Professional Investing
Investing in the stock market via a unit trust or OEIC. Including income, the average fund of a UK All Companies nature is down 28% since November 1999.

So what?

If your portfolio has fallen during 2000, 2001 and 2002, what should you do? Here are five points to consider:

1. Every so often, the economy turns for the worse, corporate profits take a nosedive and share prices slump. Coping with economic ups and downs is all part of the investment game. Long term though, the market goes up.

2. To expect your portfolio to make money -- and beat the market -- each year, every year, is ludicrous. Not even Warren Buffett, seen by many as the world's greatest investor, has achieved such a feat.

3. Nobody calls the winner of a marathon a few miles into the race. Succesful investors are determined over decades; three-year performances tell you little.

4. Investors should never stop learning. If your portfolio has done particularly badly since 2000, refine your strategy. Were you too sloppy on valuation, diversification or those all-important notes in the accounts? Perhaps your winning technique of the 1990s was actually based on statistical quicksand?

5. Success comes from keeping to a share picking approach that suits your personality and circumstances, and will last the test of time. Changing your investment philosophy every time 'market conditions' change courts underperformance.

What next?

Down 30% in three years, what next for the Qualiport? Not a lot, really. The mantra remains the same: Buy great companies at attractive valuations and hold for the long term.  

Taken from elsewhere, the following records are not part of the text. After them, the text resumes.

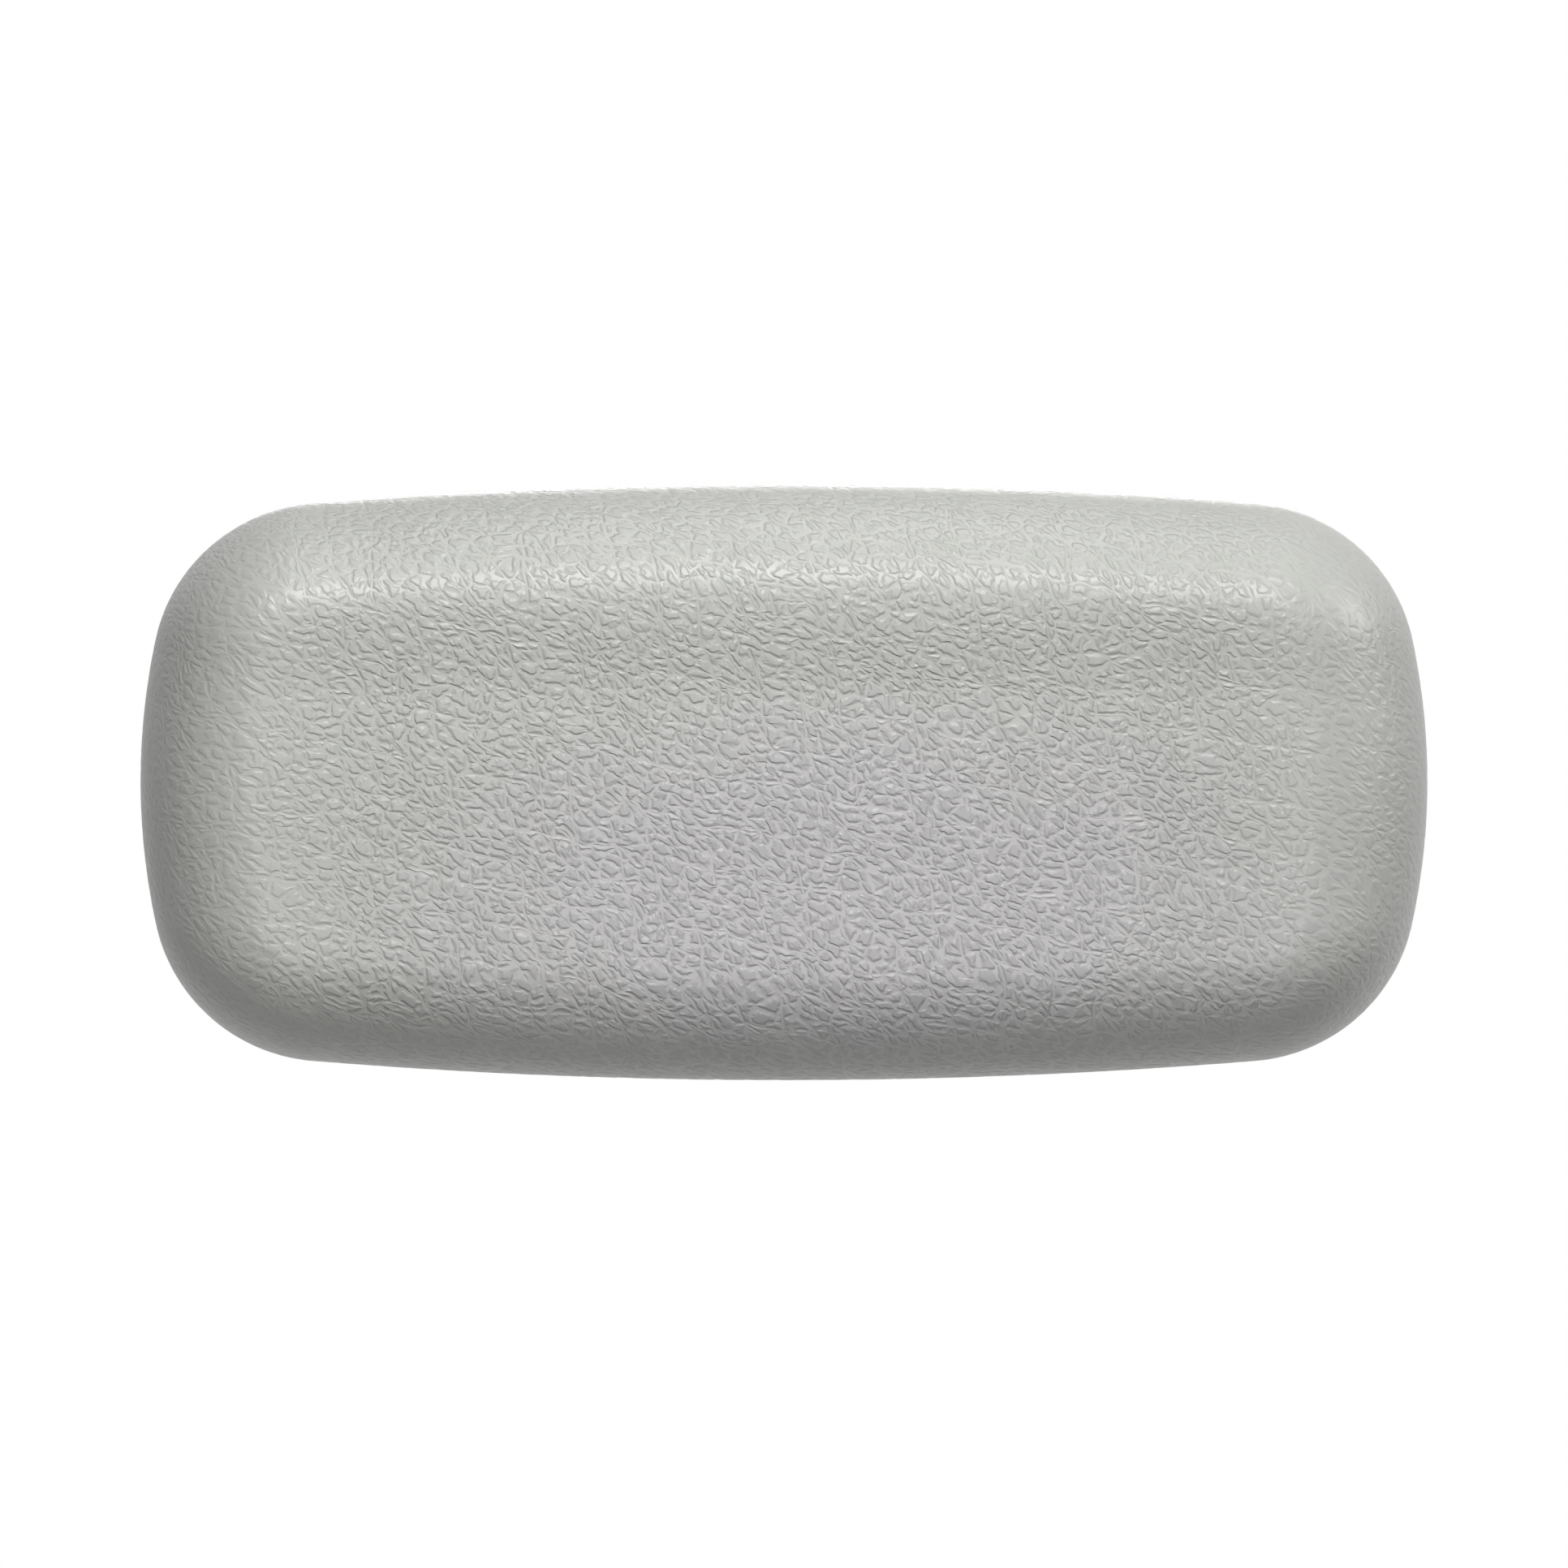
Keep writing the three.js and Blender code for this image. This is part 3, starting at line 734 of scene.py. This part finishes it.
def cup_stud(side, x):
    """Barb, stem, stop flange, neck and domed head."""
    dome = STUD_NECK_END + STUD_HEAD_EDGE
    head = [
        (STUD_HEAD_RADIUS * math.cos(turn), dome + STUD_HEAD_RISE * math.sin(turn))
        for turn in np.linspace(0, QUARTER, STUD_HEAD_STEPS)
    ]
    shank = [
        (0, STUD_TIP),
        (STUD_TIP_RADIUS, STUD_TIP),
        (STUD_BARB_RADIUS, STUD_BARB - STUD_BARB_EDGE),
        (STUD_BARB_RADIUS, STUD_BARB),
        (STUD_STEM_RADIUS, STUD_BARB),
        (STUD_STEM_RADIUS, STUD_FLANGE),
        (STUD_FLANGE_RADIUS, STUD_FLANGE),
        (STUD_FLANGE_RADIUS, STUD_FLANGE + STUD_FLANGE_THICKNESS),
        (STUD_NECK_RADIUS, STUD_FLANGE + STUD_FLANGE_THICKNESS),
        (STUD_NECK_RADIUS, STUD_NECK_END),
        (STUD_HEAD_RADIUS, STUD_NECK_END),
        head[0],
    ]
    return lathe(f"{side}_snap_stud", eased(shank, STUD_EASE) + head[1:], x)


# Rubber ring
RING_INNER, RING_OUTER = 4.5, 9.0
RING_NEAR, RING_FAR = 21.8, 24.0
RING_EASE = 0.7


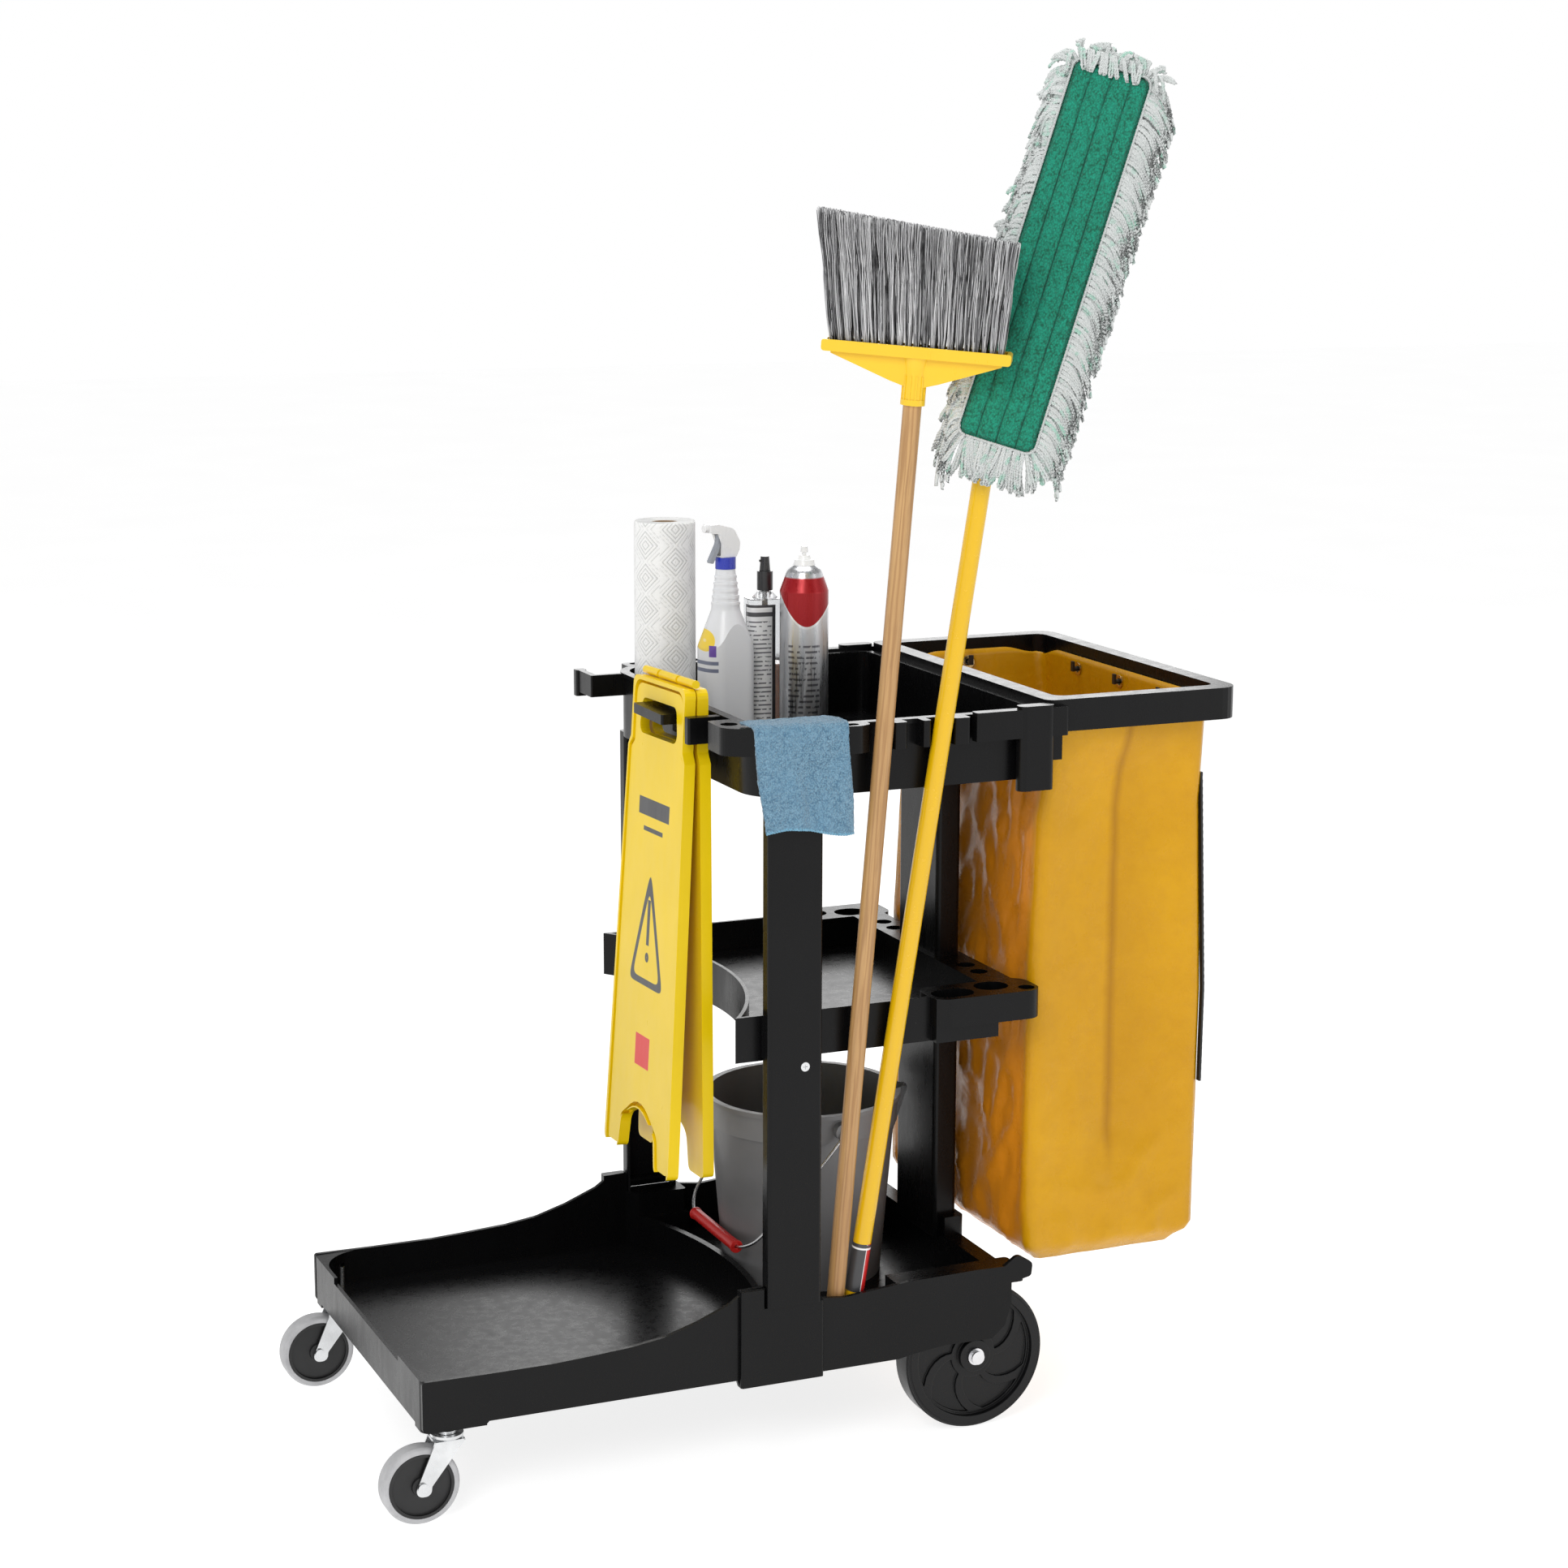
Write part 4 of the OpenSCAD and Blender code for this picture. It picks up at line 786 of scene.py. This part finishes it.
def bag_wrinkle(x, y, z, face):
    """How far the wall stands in or out of its flat place, in millimetres."""
    p = Vector((x, y, z)) / 100
    hang = smooth((930 - z) / 70) * (0.35 + 0.65 * smooth((z - BAG_LOW) / 40))

    def ridge(place, scale):
        return 1 - abs(noise.noise(place * scale))

    out = 2.2 * noise.noise(p * 0.8)
    if face in ("near", "far"):
        middle = abs(x - 985) / 118
        out += -19 * (1 - min(1, middle)) * smooth((z - 270) / 120)
        slant = Vector((p.x * 1.6 + p.z * 0.55, p.y, p.z * 0.8 - p.x * 0.35))
        out += 3.0 * (ridge(slant, 1.3) ** 6 - 0.35)
        low = smooth((520 - z) / 260)
        fan = Vector((p.x * 1.2 - p.z * 0.9, 3.1, p.z * 1.3 + p.x * 0.6))
        out += 6.5 * low * (ridge(fan, 1.15) ** 5 - 0.4)
        for crease in (742, 566, 420):
            bow = crease + 9 * noise.noise(Vector((p.x * 1.5, crease, 0)))
            out -= 1.1 * math.exp(-((z - bow) / 5) ** 2)
    else:
        slant = Vector((2.0, p.y * 1.7 + p.z * 0.4, p.z * 0.7 - p.y * 0.5))
        out += 7.0 * (ridge(slant, 0.95) ** 5 - 0.45)
        out += 4.0 * (ridge(slant + Vector((5, 3, 1)), 2.1) ** 4 - 0.4)
        out += -3.5 * (1 - min(1, abs(y) / 214)) * smooth((z - 260) / 100)
        if face == "rear":
            out *= smooth(abs(y - 210) / 40)
    return out * hang


def make_bag():
    cell = 5.25

    def lines(ends, extra, step):
        """Even lines between two ends, with a pair of lines round each extra."""
        lo, hi = ends
        count = max(2, round((hi - lo) / step))
        even = [lo + (hi - lo) * i / count for i in range(count + 1)]
        keep = [v for v in even if all(abs(v - e) > cell * 1.5 for e in extra)]
        return sorted(keep + [e + s * cell for e in extra for s in (-1, 1)])

    rows = lines((BAG_LOW, BAG_HIGH), (EYELET_Z,), 9.5)
    ring = []
    for face, (_, start, width, step, eyes) in BAG_WALLS.items():
        places = lines((start + 7, start + width - 7), eyes, step)
        if face in ("far", "front"):
            places.reverse()
        ring += [(face, (v - start) / width, v) for v in places]
    wide = len(ring)
    verts, tone, crease = [], [], []
    for z in rows:
        left, right, deep = bag_limits(z)
        soft = 0.3 * (7 + 10 * smooth((700 - z) / 400))
        for face, t, _ in ring:
            (nx, ny), _, width, _, _ = BAG_WALLS[face]
            x = max(left + soft, min(right - soft, left + (right - left) * t))
            y = max(-deep + soft, min(deep - soft, deep * (2 * t - 1)))
            x = {1: right, -1: left}.get(nx, x)
            y = {1: deep, -1: -deep}.get(ny, y)
            edge = min(t, 1 - t) * width
            out = bag_wrinkle(x, y, z, face) * smooth(edge / 45)
            sag = 0.0
            if z > 958.0:
                sag = -13 * (1 - smooth(edge / 62)) * (z - 958.0) / (BAG_HIGH - 958.0)
            verts.append(Vector((x + nx * out, y + ny * out, z + sag)))
            # tone marks the front wall for its painted light, a redder orange on that side
            tone.append(smooth(edge / 30) if face == "front" else 0.0)
            # crease holds painted shade: a dark line down the fold of the side walls and a darker
            # right half, where the wall turns into shade
            line = math.exp(-((x - 988) / 4.5) ** 2) if face in ("near", "far") else 0.0
            half = 0.3 * smooth((x - 983) / 8) * smooth((1080 - x) / 90)
            crease.append((0.75 * line + half) * smooth((z - 300) / 90))

    def cut_out(z, a, b):
        """Whether the cell above z between two lines is the hole of an eyelet."""
        return (abs(z - (EYELET_Z - cell)) < 0.01 and a[0] == b[0]
                and any(abs((a[2] + b[2]) / 2 - e) < 0.1 for e in BAG_WALLS[a[0]][4]))

    faces = [f for k, f in enumerate(grid_faces(wide, len(rows), closed=True))
             if not cut_out(rows[k // wide], ring[k % wide], ring[(k + 1) % wide])]
    # folded bottom, closing in towards the middle with a few soft folds
    last = 0
    for k in range(1, 9):
        t = k / 8
        base = len(verts)
        for i in range(wide):
            v = verts[i]
            x = v.x + (988 - v.x) * t
            y = v.y * (1 - t)
            lift = 9 * smooth(t * 1.6) + 5 * noise.noise(Vector((x, y, 0)) / 55) * smooth(t * 2)
            verts.append(Vector((x, y, BAG_LOW + max(-1, lift))))
            # half of the front wall's painted light carries on into the folded bottom
            tone.append(tone[i] * 0.5)
            crease.append(0.0)
        for i in range(wide):
            faces.append((last + (i + 1) % wide, last + i, base + i, base + (i + 1) % wide))
        last = base
    piece = new_piece("bag_shell", [CART @ v for v in verts], faces, "cart", vinyl,
                      attributes={"tone": tone, "crease": crease})
    modifier(piece, "WELD", merge_threshold=1e-5)
    modifier(piece, "SOLIDIFY", thickness=0.0011, offset=-1)
    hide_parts("bag")
    return piece


bag = make_bag()


# -------------------- broom bristles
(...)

For long-term investors at least, what the past few years should have emphasised is the importance of selecting businesses of a durable nature. Look for companies whose products, services and management have demonstrated their quality during troubled times before. Far too often, companies perform well during the good times, only to unravel when the competition bites or the economic clouds darken. Unfortunately, finding such durable, superior businesses on cheap valuations is not a straightforward task. But as the other strategies show, no matter how you pick your shares, success on the stock market has never been easy.